Was soll dieser Scheiß, heute so viele Rechner mit 4GB RAM auf den Markt zu werfen, der nicht aufrüstbar ist?

4GB RAM sind doch eine Katastrophe. Schon seit Jahren ist bei mir 16GB RAM persönlicher Mindeststandard zum arbeiten, für’s Mobile habe ich noch einige Rechner mit nur 8GB RAM, aber das wird schon knapp. Selbst auf dem Rechner mit den 16 GB RAM, an dem ich blogge, geht der Browser schon merklich in die Knie, wenn zu viele Tabs offen sind und der Rechner anfängt zu swappen. Zumal man ja heute auch gerne mal im Hintergrund virtuellen Kram laufen lässt, um seine persönlichen Cloud auf dem Recher zu haben, kostet halt alles Speicher. Und Speicher kostet nicht mehr so viel. Bei zwei neueren Rechnern habe ich inzwischen je 64GB RAM eingebaut, damit die ein paar Jahre halten und noch virtuelle Serverdienste anbieten können.
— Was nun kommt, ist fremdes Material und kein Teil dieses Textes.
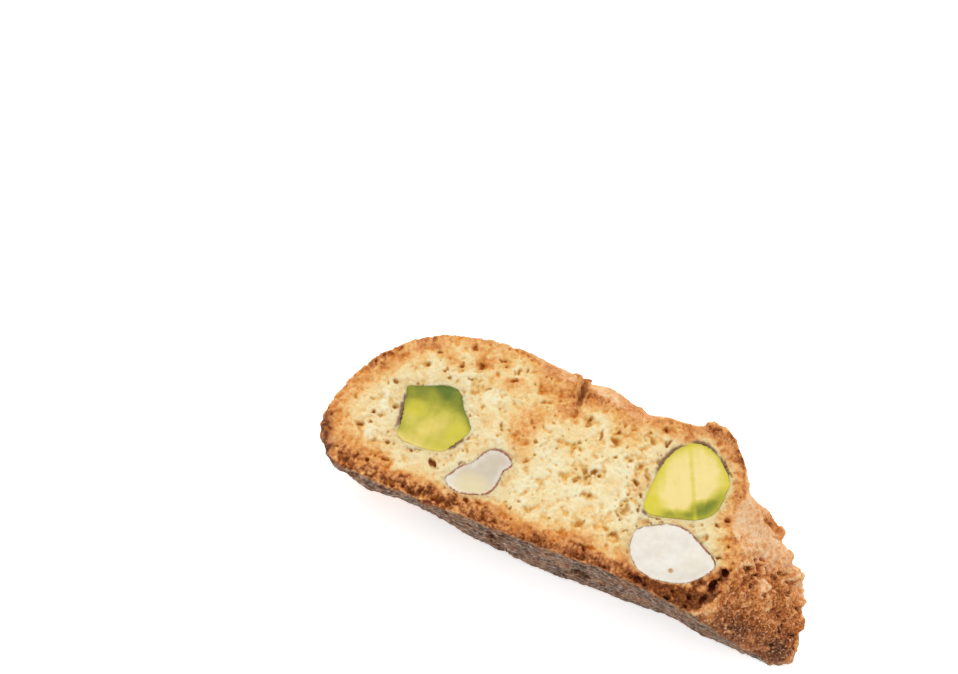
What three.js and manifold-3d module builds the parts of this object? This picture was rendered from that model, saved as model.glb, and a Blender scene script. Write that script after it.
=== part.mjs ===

Neulich hatte ich ja schon geschimpft, dass es ein Chrome-Book, das mich interessiert hätte, nur mit 4GB RAM gibt, während sie die Windows-Version mit 8GB RAM anbieten. Inzwischen habe ich gesehen, dass sie auch eine Nachfolgeversion für Chrome mit 8GB RAM angekündigt haben – für Mai 2023.

Wie ich also so nach Hause gehe und mich darüber ärgere, dass die den Markt mit solchem Mist fluten, fällt mir ein, dass ich vor einiger Zeit schon mal ein Gespräch mit einem Vertreter eines Herstellers geführt habe, wie sie inzwischen in den Elektronikmärkten neben den eigenen Verkäufern rumstehen. Der wollte mir so ein Ding andrehen, und ich habe ihm gesagt, wo er sich Rechner mit 4GB RAM reindrehen kann. Vor 10 Jahren hätte ich bessere Rechner derselben Marke bekommen. Deckel auf, aufrüsten, fertig.

Und dann hatte der mir etwas Interessantes gesagt:

Sie würden natürlich Markt- und Konsumstudien machen und das nicht einfach so entscheiden.

Die Kundschaft des unteren Preissegmentes sei heute aber so doof und inkompetent, dass die den Unterschied, ob das Ding 4 oder 8 GB RAM hat, gar nicht merken. Und auch nicht verstehen, was das heiße. Die allermeisten Rechner des Niedrigpreissegmentes werden heute nur noch benutzt, um Youtube oder Pornos zu gucken. Und das würden sie genauestens prüfen, dafür würden 4GB RAM völlig ausreichen. Also sagen ihr Marketing und ihr Produktmanagement, dass es Blödsinn wäre, mehr einzubauen, es sei wichtiger, dass das Ding billig ist und gerade so Videos flüssig anzeigen kann. Nur die SSD darf nicht zu klein sein, damit die Musikvideos, Raubkopien und Pornos draufpassen.

Deshalb wird das untere Preissegment mit Rechnern mit 4GB RAM geflutet.